Некоторая изолированность (наверное, более точное слово — обособленность) школы Ландау была связана еще с одним обстоятельством. Научная близость, сильное взаимодействие породили своеобразный язык научного общения. Язык, который хорошо понимали все физики-теоретики, близкие Ландау (стоит подчеркнуть очень высокий профессиональный уровень школы Ландау), и к которому надо было по меньшей мере привыкнуть. Свою работу необходимо было «уметь» рассказать. Некоторым это давалось легко, а другие, даже делавшие вполне хорошие работы, так и не сумели постичь премудрости языка Ландау. Для Ландау очень много значило первое впечатление о человеке.
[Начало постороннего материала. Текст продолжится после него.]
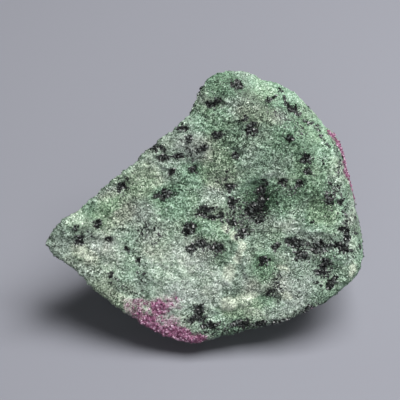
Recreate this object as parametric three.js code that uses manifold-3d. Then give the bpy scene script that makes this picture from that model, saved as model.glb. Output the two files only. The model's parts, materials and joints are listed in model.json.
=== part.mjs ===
// A rough stone of ruby in zoisite, grown as one piece, so it is one solid.
// Millimetres, +Z up. The stone lies on its worn underside at z = 0, and the origin is on that plane
// under the middle of its bounding box.
//
// Its shape is worked out in the frame of its broad face: x across the face, y up the face, and z out
// of the face, with the origin at the stone's middle. It is then leaned back onto its underside.
import * as THREE from "three";
import { ConvexGeometry } from "three/addons/geometries/ConvexGeometry.js";
import { ImprovedNoise } from "three/addons/math/ImprovedNoise.js";
import { TessellateModifier } from "three/addons/modifiers/TessellateModifier.js";
import { mergeVertices } from "three/addons/utils/BufferGeometryUtils.js";
import Module from "manifold-3d";

// Driving dimensions.
const faceTilt = 48; // degrees from level to the broad face
const restDepth = 17.0; // from the stone's middle down to the surface that it lies on
const edgeSharpness = 36; // 2 is an egg, and a higher number turns the corners more tightly
const longestSide = 2.4; // of the triangles that the skin is made of
const cornerGap = 0.8; // corners closer together than this are one corner

// The planes that it broke along. "around" is the way that a plane faces round the broad face, in
// degrees from +x towards +y. "lean" is how far it faces out of the broad face, and below 0 it faces
// the back. "reach" is its distance from the stone's middle.
const planes = [
  { name: "broad face", around: -100, lean: 86, reach: 9.5 },
  { name: "long edge", around: 133, lean: -28, reach: 12.8 },
  { name: "crown", around: 94, lean: -12, reach: 29.0 },
  { name: "crown slope", around: 70, lean: -15, reach: 26.1 },
  { name: "crown bevel", around: 58, lean: 42, reach: 23.3 },
  { name: "shoulder", around: 44, lean: -5, reach: 26.9 },
  { name: "right side", around: 14, lean: 8, reach: 27.0 },
  { name: "right bevel", around: 12, lean: 48, reach: 23.0 },
  { name: "right corner", around: 3, lean: -5, reach: 28.2 },
  { name: "lower right", around: -45, lean: -25, reach: 21.6 },
  { name: "right keel", around: -62, lean: -26, reach: 18.9 },
  { name: "front keel", around: -80, lean: -22, reach: 19.2 },
  { name: "left keel", around: -121, lean: -34, reach: 17.0 },
  { name: "tip keel", around: -131, lean: -35, reach: 17.0 },
  { name: "left tip", around: -173, lean: -20, reach: 29.7 },
  { name: "underside", around: -90, lean: -48, reach: 18.4 },
  { name: "back", around: 95, lean: -72, reach: 15.0 },
  { name: "back right", around: 20, lean: -50, reach: 20.0 },
  { name: "back left", around: 165, lean: -60, reach: 15.5 },
];

// Chipped hollows, and swellings where "depth" is below 0. "at" is on the skin, and "breadth" is the
// distance from there at which the hollow has faded to about a third.
const hollows = [
  { name: "long edge bite", at: [-14, 11, 8], breadth: 12, depth: 2.4 },
  { name: "notch under the crown", at: [-6, 19.5, 8], breadth: 5, depth: 2.3 },
  { name: "crown nose", at: [0.5, 27, 7], breadth: 5, depth: -1.1 },
  { name: "bottom corner", at: [-4, -24, 6], breadth: 4.5, depth: -0.9 },
  { name: "keel chip", at: [8.5, -22.5, 6], breadth: 5, depth: 0.9 },
  { name: "basin", at: [7, 3, 9], breadth: 9, depth: 1.8 },
  { name: "right basin", at: [16.6, 7, 8], breadth: 6, depth: 1.0 },
  { name: "dark band", at: [18.6, -5, 8], breadth: 5, depth: 0.8 },
  { name: "pale ridge", at: [3, -6, 9], breadth: 4, depth: -0.6 },
  { name: "right ridge", at: [16, 0.5, 9], breadth: 4, depth: -0.6 },
  { name: "ruby step", at: [23.6, 15, 1], breadth: 3, depth: -0.8 },
];

// Uneven breaks all over, coarse and fine: how far apart the bumps are, and how high.
const unevenness = [
  { pitch: 11, height: 0.8 },
  { pitch: 4.5, height: 0.35 },
];

// The planes and hollows as vectors.
function direction(around, lean) {
  const turn = THREE.MathUtils.degToRad(around);
  const rise = THREE.MathUtils.degToRad(lean);
  return new THREE.Vector3(
    Math.cos(rise) * Math.cos(turn),
    Math.cos(rise) * Math.sin(turn),
    Math.sin(rise),
  );
}

const breaks = planes.map(({ around, lean, reach }) => ({ normal: direction(around, lean), reach }));
const chips = hollows.map(({ at, breadth, depth }) => ({
  centre: new THREE.Vector3(...at),
  breadth,
  depth,
}));
const bumps = new ImprovedNoise();

// Where three planes meet, or undefined if two of them are nearly parallel.
function meeting(a, b, c) {
  const acrossBC = new THREE.Vector3().crossVectors(b.normal, c.normal);
  const acrossCA = new THREE.Vector3().crossVectors(c.normal, a.normal);
  const acrossAB = new THREE.Vector3().crossVectors(a.normal, b.normal);
  const spread = a.normal.dot(acrossBC);
  const leastSpread = 1e-3;
  if (Math.abs(spread) < leastSpread) return undefined;
  return acrossBC
    .multiplyScalar(a.reach)
    .addScaledVector(acrossCA, b.reach)
    .addScaledVector(acrossAB, c.reach)
    .divideScalar(spread);
}

// The corners of the fresh break: three planes meet there, and no other plane cuts them off.
function cornersOfBreak() {
  const corners = [];
  const slack = 1e-6;
  const isNew = (point) => corners.every((corner) => corner.distanceTo(point) > cornerGap);
  const isKept = (point) => breaks.every(({ normal, reach }) => normal.dot(point) < reach + slack);
  for (const [i, a] of breaks.entries()) {
    for (const [j, b] of breaks.slice(0, i).entries()) {
      for (const c of breaks.slice(0, j)) {
        const point = meeting(a, b, c);
        if (point && isKept(point) && isNew(point)) corners.push(point);
      }
    }
  }
  return corners;
}

// The fresh break, with flat planes and sharp edges, in small triangles whose sides run along those
// edges.
function freshBreak() {
  const block = new ConvexGeometry(cornersOfBreak());
  block.deleteAttribute("normal");
  const mostSplits = 40;
  return mergeVertices(new TessellateModifier(longestSide, mostSplits).modify(block));
}

// Where the worn skin is along a ray from the stone's middle. The high power lets the nearest plane
// decide, and blends it into its neighbours over a worn edge.
function skinAlong(ray) {
  let sum = 0;
  for (const { normal, reach } of breaks) {
    sum += (Math.max(normal.dot(ray), 0) / reach) ** edgeSharpness;
  }
  const point = ray.clone().multiplyScalar(sum ** (-1 / edgeSharpness));
  for (const { centre, breadth, depth } of chips) {
    const away = point.distanceTo(centre) / breadth;
    point.addScaledVector(ray, -depth * Math.exp(-away * away));
  }
  for (const { pitch, height } of unevenness) {
    const place = point.clone().divideScalar(pitch);
    point.addScaledVector(ray, height * bumps.noise(place.x, place.y, place.z));
  }
  return point;
}

function wornStone() {
  const stone = freshBreak();
  const position = stone.getAttribute("position");
  const ray = new THREE.Vector3();
  for (let i = 0; i < position.count; i += 1) {
    ray.fromBufferAttribute(position, i).normalize();
    const point = skinAlong(ray);
    position.setXYZ(i, point.x, point.y, point.z);
  }
  return stone;
}

// Joining and cutting solids.
const wasm = await Module();
wasm.setup();

function solidOf(geometry) {
  const { index, attributes } = geometry;
  return new wasm.Manifold(
    new wasm.Mesh({
      numProp: 3,
      vertProperties: new Float32Array(attributes.position.array),
      triVerts: new Uint32Array(index.array),
    }),
  );
}

function geometryOf(solid) {
  const { numProp, vertProperties, triVerts } = solid.getMesh();
  const geometry = new THREE.BufferGeometry();
  geometry.setAttribute("position", new THREE.BufferAttribute(vertProperties, numProp));
  geometry.setIndex(new THREE.BufferAttribute(triVerts, 1));
  return geometry;
}

function groundBelow(height) {
  const width = 120; // well past the stone on every side
  const block = new THREE.BoxGeometry(width, width, width);
  block.deleteAttribute("normal");
  block.deleteAttribute("uv");
  block.translate(0, 0, height - width / 2);
  return mergeVertices(block);
}

// The stone leans back, and its underside is worn flat where it lies.
const leaning = solidOf(wornStone().rotateX(THREE.MathUtils.degToRad(faceTilt)));
const stoneGeometry = geometryOf(leaning.subtract(solidOf(groundBelow(-restDepth))));
stoneGeometry.computeBoundingBox();
const middle = stoneGeometry.boundingBox.getCenter(new THREE.Vector3());
stoneGeometry.translate(-middle.x, -middle.y, restDepth);
stoneGeometry.computeVertexNormals();

const zoisite = new THREE.MeshStandardMaterial({
  name: "ruby_in_zoisite",
  color: 0x7f9d86,
  roughness: 0.7,
  metalness: 0,
});

const stone = new THREE.Mesh(stoneGeometry, zoisite);
stone.name = "stone";

const part = new THREE.Group();
part.add(stone);

export default part;
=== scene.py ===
import json
import math

import bmesh
import bpy
import numpy as np
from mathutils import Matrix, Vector, noise

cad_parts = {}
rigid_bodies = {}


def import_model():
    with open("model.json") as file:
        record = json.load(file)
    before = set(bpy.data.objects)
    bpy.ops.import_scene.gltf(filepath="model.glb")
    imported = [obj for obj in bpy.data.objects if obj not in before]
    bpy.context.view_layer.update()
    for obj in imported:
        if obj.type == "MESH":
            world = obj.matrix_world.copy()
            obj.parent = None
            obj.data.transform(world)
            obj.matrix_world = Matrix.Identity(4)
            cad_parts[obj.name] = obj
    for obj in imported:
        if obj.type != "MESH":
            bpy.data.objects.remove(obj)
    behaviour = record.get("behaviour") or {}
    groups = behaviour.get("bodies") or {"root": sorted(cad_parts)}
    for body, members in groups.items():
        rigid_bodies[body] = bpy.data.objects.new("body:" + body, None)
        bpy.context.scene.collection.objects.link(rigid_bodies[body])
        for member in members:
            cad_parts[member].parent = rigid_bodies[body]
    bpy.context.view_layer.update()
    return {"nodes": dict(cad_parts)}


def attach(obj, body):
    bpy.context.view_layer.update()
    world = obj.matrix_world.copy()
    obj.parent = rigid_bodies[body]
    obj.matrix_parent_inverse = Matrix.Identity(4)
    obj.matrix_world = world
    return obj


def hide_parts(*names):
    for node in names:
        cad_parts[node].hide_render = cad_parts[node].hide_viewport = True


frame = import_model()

mm = 0.001

# The marks are placed on the broad face: x across it, y up it and z out of it, from the stone's middle.
broadFace = {
    "middle": Vector((2.3, 0.5, 17.0)) * mm,
    "tilt": math.radians(48),
}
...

Неудача при знакомстве (сказал глупость, может быть от волнения, проявил некомпетентность в области, которой занимался, или что-нибудь в этом роде) часто навсегда лишала человека возможности тесного общения с Ландау. Иногда к таким неудачникам (непризнание Ландау ничем организационно не грозило) Ландау был явно несправедлив. Об одном физике-теоретике он несколько раз (поэтому, наверное, я и запомнил) говорил одно и то же: «Если дать ему продифференцировать In ах, он получит 1/ах». Пожалуй, тот, о ком говорил Ландау, дифференцировать умел…
Как-то, придя в Институт физпроблем, я встретил Исаака Яковлевича Померанчука, который с обычной своей экспансией сказал: «Мэтр (Исаак Яковлевич часто называл так Дау, что не мешало ему на семинаре иногда заявлять: «Мэтр! Ты говоришь ересь!») сделал свою лучшую работу». Речь шла о свойствах нейтрино, о сохранении комбинированной четности. Зная любовь Льва Давидовича к точности в оценках, я решил проверить это утверждение. Дау не согласился, сославшись, что работу все сразу поняли, да и само открытие, по сути дела, носило коллективный характер. «Какую же свою работу вы считаете лучшей?» — спросил я. Ответ: «Теорию сверхтекучести гелия. Ее до сих пор многие не понимают». Эта работа (в мае 1971 г. исполнилось 30 лет с момента ее публикации) удостоена Нобелевской премии.
…Конференция по физике низких температур в Киеве (1961 г.). Л. Д. Ландау, который в это время увлечен теорией элементарных частиц, все же приехал; много, активно общается со всеми делегатами. Его, как всегда, «доят». Каждый использует удобный случай получить совет, рассказать о последнем результате. Дау не отгорожен ни от кого. Единственное условие для беседы: ты сам должен понимать, о чем говоришь, и уметь объяснить.
В конце конференции всех участников повезли в Канев. На обратном пути человек 10—12 собрались в салоне вокруг Дау, читали стихи. Хотя никакого соревнования не было, но, пожалуй, был победитель — Дау. Он знал на память и хорошо читал массу стихов. Друзья поддразнивали Дау, говоря, что у него инфантильный литературный вкус. Он любил Драйзера больше Хемингуэя. Ему нравились бытовые драмы в театре. Но… Когда Лев Давидович впервые услышал одно из наиболее глубоких, философских стихотворений Пастернака, его «Гамлета» («Гул затих. Я вышел на подмостки. Прислонясь к дверному косяку, я ловлю в далеком отголоске, что случится на моем веку…»), он не мог с ним расстаться. Тут же вытащил свою записную книжку и аккуратным бисерным почерком переписал «Гамлета».